Shapiro-Wilks Test

In [10]:
import numpy as np
from scipy.stats import shapiro
from scipy.stats import norm

In [11]:
# Sample data
data = np.array([12.7, 15.1, 14.2, 10.3, 18.4, 11.2, 17.5])
data_sorted = np.sort(data)
mean_data = np.mean(data)
print("Data :", data)
print("Sorted data: ", data_sorted)

Data : [12.7 15.1 14.2 10.3 18.4 11.2 17.5]
Sorted data:  [10.3 11.2 12.7 14.2 15.1 17.5 18.4]

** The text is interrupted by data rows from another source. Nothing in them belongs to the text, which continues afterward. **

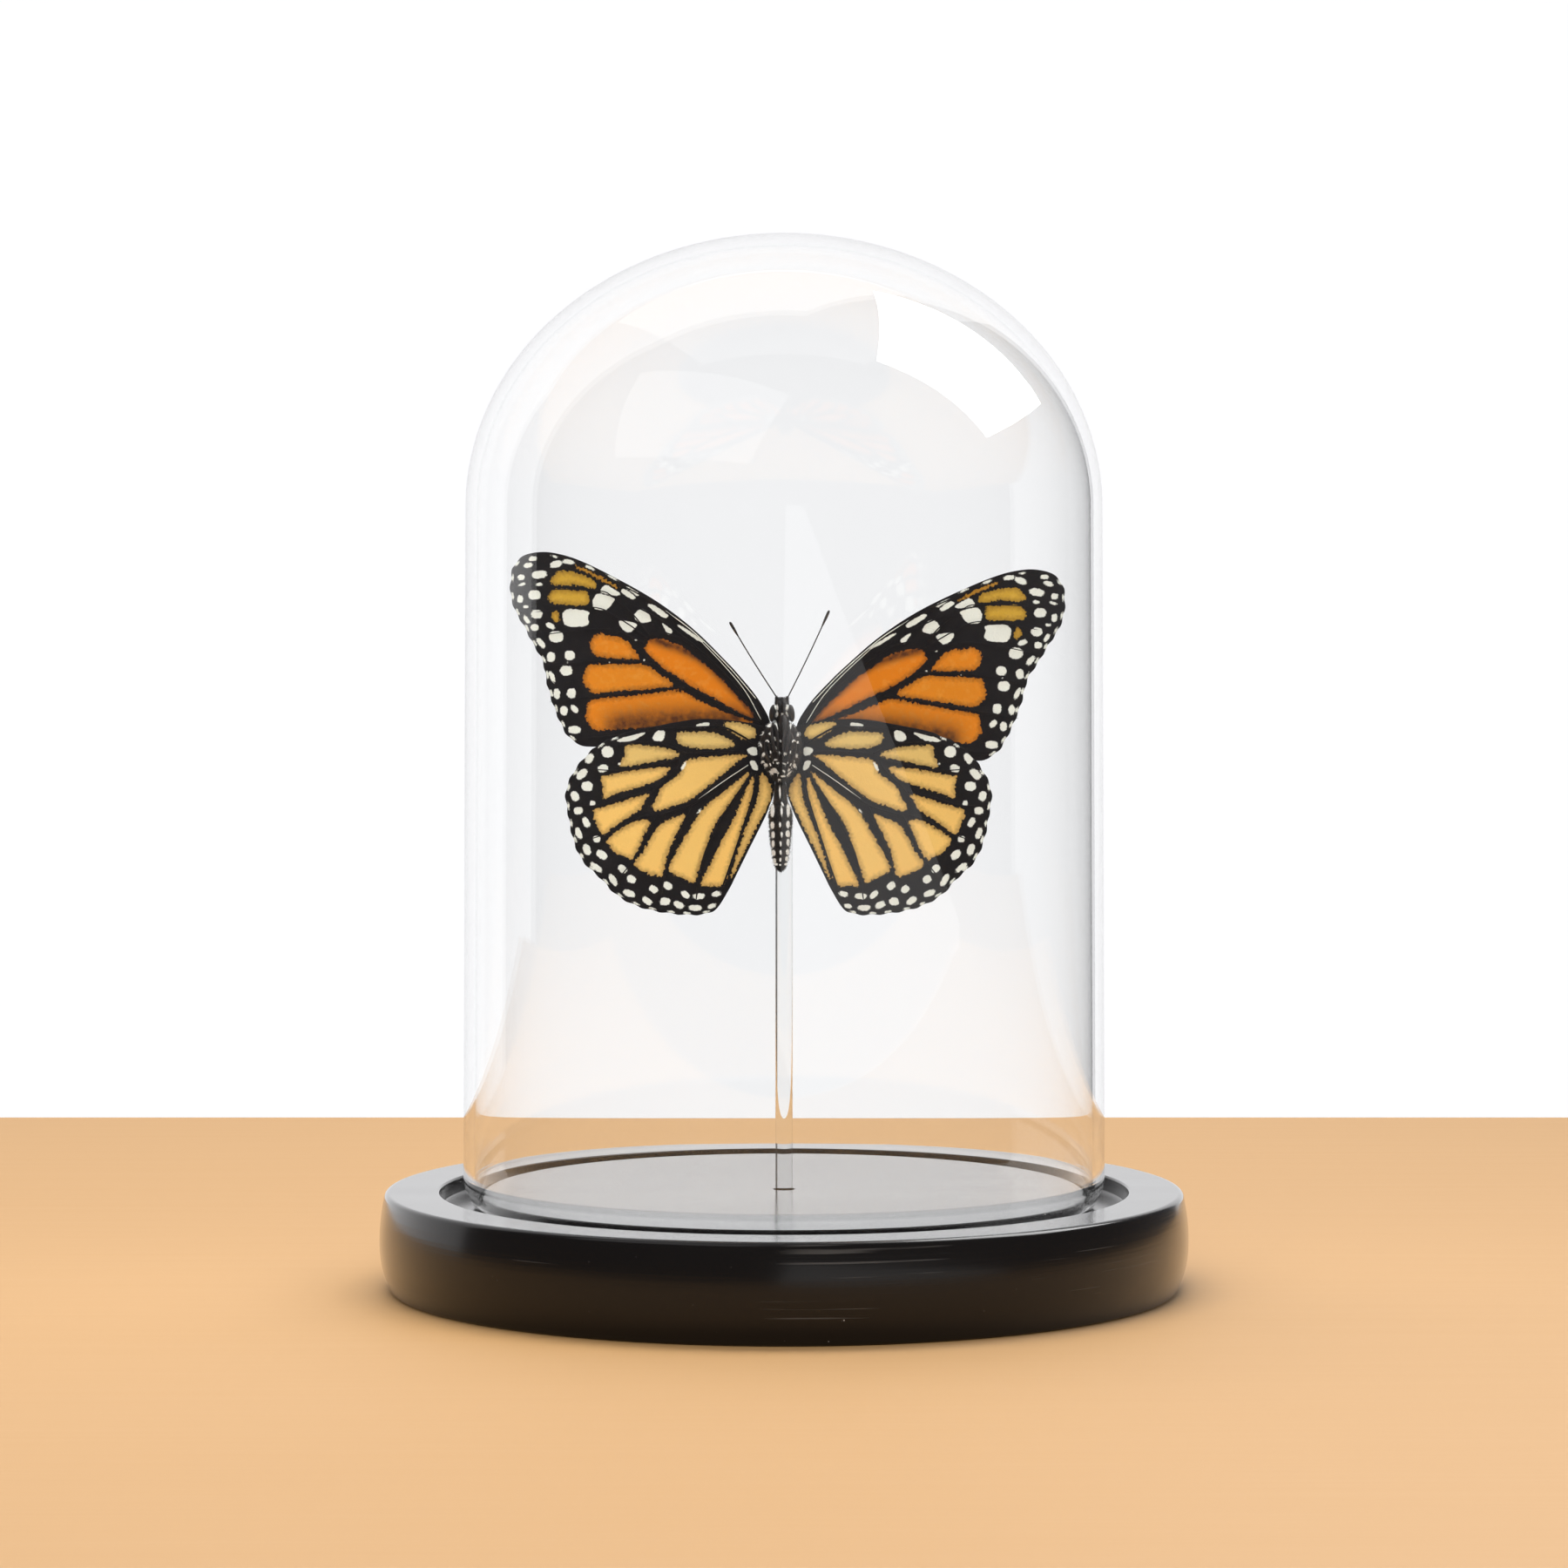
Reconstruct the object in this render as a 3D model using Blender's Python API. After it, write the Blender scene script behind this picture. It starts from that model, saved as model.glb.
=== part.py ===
"""A butterfly on a clear rod under a glass dome, on a turned wooden base.

Metres, +Z up. The butterfly's underside faces the front, which is -Y. "left" and "right"
are the viewer's, from the front. The origin is the middle of the base's underside.
"""
import math

import bmesh
import bpy
from mathutils import Matrix, Vector

MM = 0.001
GAP = 0.3 * MM                      # clearance between pieces that touch

# Base: one turned disc with a ring groove for the dome and a blind hole for the rod.
BASE_HEIGHT = 17.0 * MM
BASE_BELLY_RADIUS = 70.0 * MM
BASE_TOP_RADIUS = 68.3 * MM
BASE_FOOT_RADIUS = 67.4 * MM
BASE_EDGE_ROUND = 0.9 * MM
GROOVE_INNER_RADIUS = 52.2 * MM
GROOVE_OUTER_RADIUS = 59.6 * MM
GROOVE_DEPTH = 3.0 * MM
GROOVE_LIP = 0.35 * MM
BASE_SEGMENTS = 64

# Dome: a straight, slightly tapered wall, an elliptic crown and a rim that curls inwards.
DOME_TOP = 182.0 * MM
DOME_SHOULDER = 135.0 * MM
DOME_SHOULDER_RADIUS = 54.8 * MM
DOME_FOOT_RADIUS = 55.5 * MM
DOME_CURL_HEIGHT = 5.2 * MM
DOME_RIM_INNER_RADIUS = GROOVE_INNER_RADIUS + GAP
DOME_RIM_OUTER_RADIUS = 53.9 * MM
DOME_WALL = 2.0 * MM
DOME_CROWN_STEPS = 9
DOME_SEGMENTS = 56

# Rod: stands in the blind hole and ends behind the thorax.
ROD_RADIUS = 1.5 * MM
ROD_HOLE_DEPTH = 8.0 * MM
ROD_TOP = 96.8 * MM
ROD_SEGMENTS = 24

# Butterfly: lengths are laid out in millimetres from the middle of the thorax,
# (across, up), with across growing outwards from the body's axis.
BODY_X = -0.6 * MM
BODY_Z = 94.3 * MM
THORAX_BACK = ROD_RADIUS + GAP
BODY_SEGMENTS = 16
WING_THICKNESS = 0.3 * MM
FOREWING_Y = -3.1 * MM
HINDWING_Y = -3.9 * MM
WING_SWEEP = math.radians(2.0)      # the wing tips lie this much behind the wing roots
FOREWING_HINGE = (2.6, 3.2)
FOREWING_SET = {                    # turn down at the hinge, shift (across, up), stretch
    "left": (0.0, (0.0, 0.0), 1.011),
    "right": (math.radians(3.7), (1.0, -0.5), 1.011),
}
HINDWING_SET = {
    "left": (0.0, (0.0, 0.0), 1.011),
    "right": (0.0, (0.0, 0.0), 0.993),
}
OUTLINE_STEPS = 2

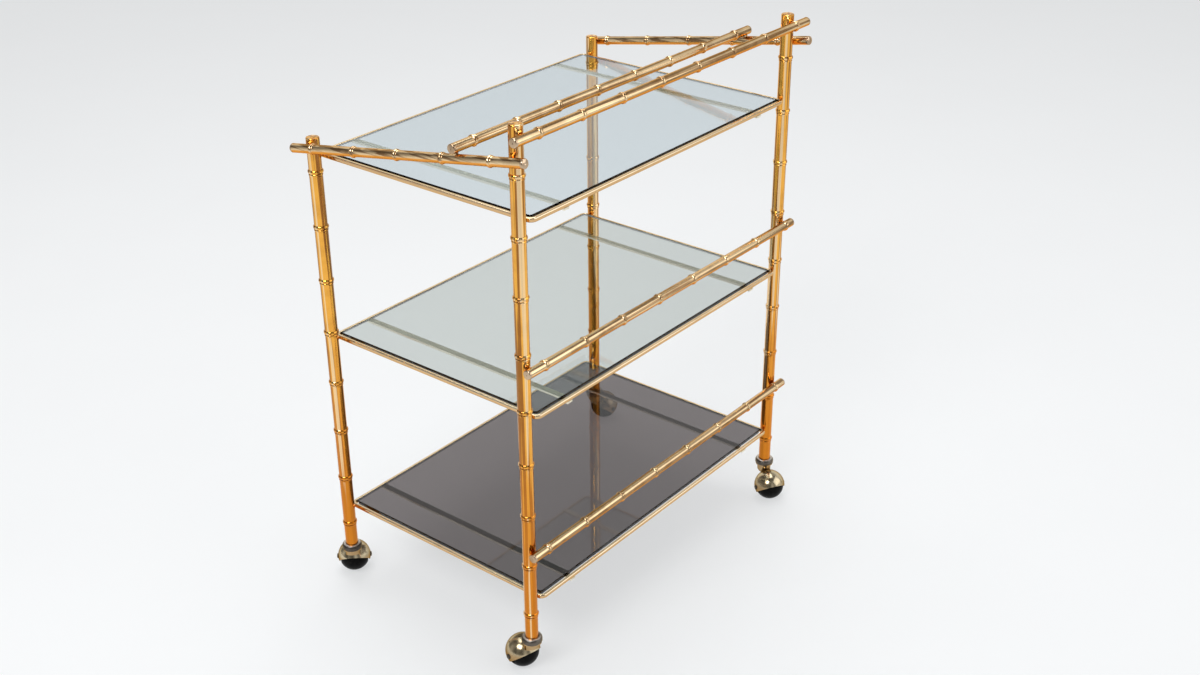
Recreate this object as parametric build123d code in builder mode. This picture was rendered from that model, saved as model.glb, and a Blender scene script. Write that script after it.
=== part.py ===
from build123d import *
from math import atan, cos, degrees, radians, sin
import os

# Bar cart on four hooded ball casters: bamboo-form brass tubes and three glass shelves.
# X runs along the long side, Y from the rail side to the back, Z up from the floor.

# Posts
post_pitch_x = 602.0
post_pitch_y = 368.0
post_d = 19.0
post_wall = 1.2
front_post_length = 765.0
back_post_length = 666.5
first_ring_height = 46.5

# Bamboo rings, each a rounded bead with a low step beside it
ring_pitch = 82.0
ring_end_margin = 12.0
post_bead_length = 6.0
post_bead_height = 1.5
post_step_length = 3.2
post_step_height = 0.6
rail_bead_length = 5.0
rail_bead_height = 1.4
rail_step_length = 2.4
rail_step_height = 0.45

# Rails
rail_d = 13.0
rail_wall = 1.0
rail_bead_clearance = 0.1
front_top_rail_drop = 11.5
end_rail_front_drop = 41.6
end_rail_back_drop = 8.9
middle_rail_lift = 76.0
lower_rail_lift = 82.3
inner_rail_setback = 83.7
shelf_rail_overhang = 14.0
end_rail_front_overhang = 30.0
end_rail_back_overhang = 22.0
front_top_first_ring = 46.5
inner_top_first_ring = 40.0
middle_first_ring = 35.0
lower_first_ring = 31.5
end_rail_first_ring = 57.0

# Stand-off studs between the end rails and the inner rail
stud_height = 1.9
stud_d = 7.0
stud_plug_clearance = 0.75

# Caps that plug the open tube ends
post_cap_side = 1.0
post_cap_edge_r = 1.7
post_cap_dome = 0.5
post_plug_length = 5.0
rail_cap_side = 2.2
rail_cap_edge_r = 1.5
rail_cap_dome = 0.5
rail_plug_length = 2.0
seat_fit = 0.05

# Pins that carry the rails and shelves on the posts
pin_d = 4.0
pin_grip = 1.0
shelf_pin_depth = 2.5

# Shelves: the lower two stand above the posts' feet, the top one hangs below the back posts' tops
lower_shelf_height = 70.5
middle_shelf_height = 362.2
top_shelf_drop = 24.0
shelf_post_gap = 3.0
shelf_proud = 1.0
frame_width = 4.5
frame_height = 6.5
frame_corner_r = 10.5
frame_outer_edge_r = 2.2
frame_inner_edge_r = 0.6
glass_thickness = 6.0
glass_gap = 3.5
glass_setback = 2.5
glass_shift = 2.0
glass_arris = 0.5
crossbar_inset = 68.5
crossbar_width = 10.0
crossbar_thickness = 3.0
crossbar_end_inset = 0.8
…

Get a(i) coefficients (element of Shapiro-Wilks statistic):

In [12]:
# Step 3: Get the expected values under normal distribution
n = len(data_sorted)
expected_values = norm.ppf((np.arange(1, n + 1) - 0.375) / (n + 0.25))

# Step 4: Compute the a(i) coefficients (using a specific approximation)
a_i = expected_values / np.sqrt(np.sum(expected_values ** 2))

Get the Shapiro-Wilks statistic:

In [13]:
# Step 5: Compute W statistic manually
numerator = (np.sum(a_i * data_sorted)) ** 2
denominator = np.sum((data_sorted - mean_data) ** 2)
W_hand = numerator / denominator

In [14]:
# Step 6: Compute W and p-value using scipy for comparison
W_scipy, p_value = shapiro(data)

# Step 7: Compare the results
print(f"Manual calculation of W: {W_hand:.5f}")
print(f"Scipy calculation of W: {W_scipy:.5f}")
print(f"Scipy p-value: {p_value:.5f}")

# Step 8: Verify whether the values match
if np.isclose(W_hand, W_scipy, atol=1e-5):
    print("The manually calculated W matches the scipy calculated W.")
else:
    print("There is a discrepancy between the manually calculated W and the scipy calculated W.")

Manual calculation of W: 0.97292
Scipy calculation of W: 0.95368
Scipy p-value: 0.76307
There is a discrepancy between the manually calculated W and the scipy calculated W.